TASK STATEMENT: Repeat exactly what appears from the opening line of the listing to the line with "TAPPED_HOLE_COUNT = 3", inclusive.

DATASET SECTION:
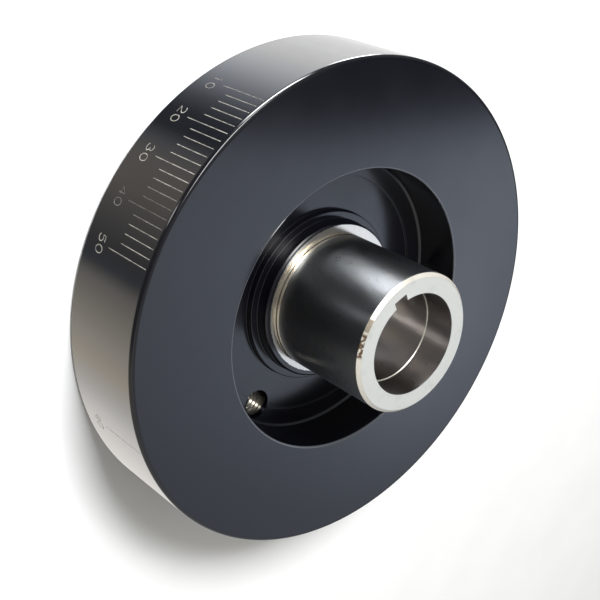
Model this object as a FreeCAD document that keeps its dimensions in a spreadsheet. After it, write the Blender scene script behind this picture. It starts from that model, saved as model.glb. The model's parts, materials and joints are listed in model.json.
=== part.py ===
"""Sealed viscous harmonic balancer for an engine crank, 6 1/4 in across.

Frame: +Z is the crank axis, from the pulley side to the engine side. The origin is the centre of the
pulley-side face, on which the balancer lies. +Y runs through the keyway. Millimetres.
"""
import FreeCAD, Part
import math
import os
import re

import Sketcher

PAD_COUNT = 6
TAPPED_HOLE_COUNT = 3

# Each size is a name, a value and what it measures.
SIZES = [
    ("outer_diameter", 158.75, "across the rim"),
    ("rim_width", 31.75, "pulley-side face to engine-side face"),
    ("engine_edge_break", 1.2, "chamfer on the rim's engine-side edge"),
    ("pulley_edge_break", 1.0, "chamfer on the rim's pulley-side edge"),
    ("rim_wall", 4.9, "wall between the rim's surface and the fluid chamber"),
    ("engine_wall", 5.0, "wall between the engine-side face and the fluid chamber"),
    ("recess_diameter", 92.0, "engine-side recess round the snout"),
    ("recess_depth", 16.3, "engine-side face to the outer web face"),
    ("recess_edge_break", 0.4, "chamfer where the recess meets the face"),
    ("recess_corner_cone", 0.7, "turned cone between the recess wall and the web"),
    ("recess_wall", 5.0, "wall between the recess and the fluid chamber"),
    ("relief_margin", 6.2, "recess wall to the edge of the turned relief in the web"),
    ("relief_depth", 0.6, "depth of that relief"),
    ("dish_depth", 5.0, "pulley-side face to the pulley seat, which is as wide as the recess"),
    ("boss_diameter", 51.6, "boss round the snout's root"),
    ("boss_drop", 10.5, "engine-side face down to the bare shoulder"),
    ("boss_step_width", 2.5, "flat step round the boss's foot"),
    ("boss_step_height", 2.15, "that step above the relief's floor"),
    ("boss_edge_break", 0.5, "chamfer on the shoulder's outer edge"),
    ("snout_diameter", 44.45, "ground surface under the oil seal"),
    ("snout_reach", 27.0, "engine-side face up to the snout's end"),
    ("snout_edge_break", 1.0, "chamfer on the snout's end"),
    ("root_groove_depth", 0.35, "grinding relief at the snout's root"),
    ("root_groove_width", 1.2, "height of that relief above the shoulder"),
    ("bore_diameter", 31.7, "press fit on the crank"),
    ("lead_in_clearance", 0.25, "how far the bore's wider mouth stands clear of the crank"),
    ("lead_in_length", 10.0, "length of that mouth"),
    ("lead_in_step", 0.3, "length of the cone between mouth and bore"),
    ("bolt_seat_diameter", 41.0, "counterbore for the crank bolt's washer"),
    ("bolt_seat_depth", 6.35, "pulley seat to the washer's seat"),
    ("key_width", 4.76, "keyway across"),
    ("key_depth", 2.35, "bore's wall to the keyway's floor"),
    ("tapped_hole_diameter", 9.525, "3/8 in tapped holes, over the thread"),
    ("tapped_hole_margin", 0.95, "tapped hole to the recess wall"),
    ("tapped_edge_break", 0.5, "countersink on each tapped hole"),
    ("cover_thickness", 4.75, "welded cover"),
    ("cover_seat_width", 2.0, "ledge that the cover rests on, inner and outer"),
    ("cover_clearance", 0.03, "slip fit of the cover in its seat"),
    ("weld_width", 0.8, "half of each weld seam's width, and its depth"),
    ("weld_sink", 0.15, "weld surface below the pulley-side face"),
    ("plug_diameter", 8.0, "fill and vent plugs"),
    ("plug_sink", 0.4, "plug short of the cover's two faces"),
    ("plug_clearance", 0.05, "round each plug"),
    ("plug_socket_across", 4.0, "hexagon socket, across its flats"),
    ("plug_socket_depth", 2.2, "depth of that socket"),
    ("side_gap", 0.5, "fluid film between the ring's faces and the chamber"),
    ("outer_gap", 0.4, "fluid film between the ring and the rim wall"),
    ("inner_gap", 0.5, "fluid film between the ring's bore and the recess wall"),
    ("journal_thickness", 1.6, "wall of the bearing band"),
    ("journal_width", 12.0, "width of the bearing band"),
    ("journal_running_gap", 0.1, "bearing band to the recess wall"),
    ("journal_split", 2.0, "gap where the bearing band is split"),
    ("seat_clearance", 0.03, "round a bearing piece in its seat"),
    ("pad_diameter", 10.0, "thrust button"),
    ("pad_pocket_depth", 2.0, "pocket that a thrust button sits in"),
    ("pad_proud", 0.2, "thrust button above the ring's face"),
]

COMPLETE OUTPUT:
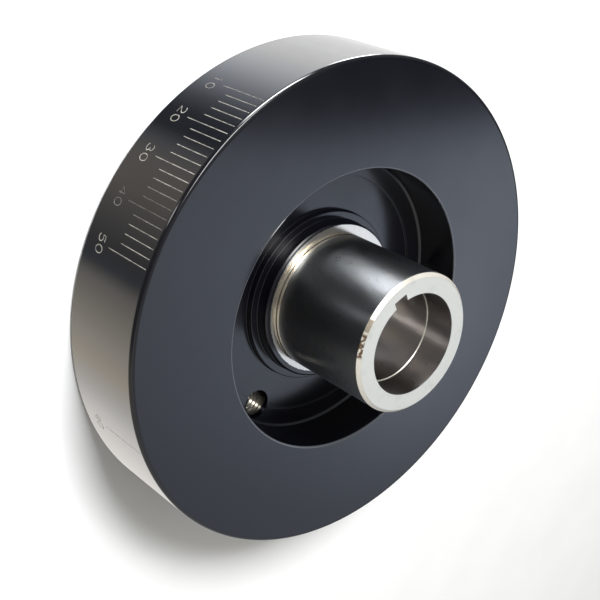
Model this object as a FreeCAD document that keeps its dimensions in a spreadsheet. After it, write the Blender scene script behind this picture. It starts from that model, saved as model.glb. The model's parts, materials and joints are listed in model.json.
=== part.py ===
"""Sealed viscous harmonic balancer for an engine crank, 6 1/4 in across.

Frame: +Z is the crank axis, from the pulley side to the engine side. The origin is the centre of the
pulley-side face, on which the balancer lies. +Y runs through the keyway. Millimetres.
"""
import FreeCAD, Part
import math
import os
import re

import Sketcher

PAD_COUNT = 6
TAPPED_HOLE_COUNT = 3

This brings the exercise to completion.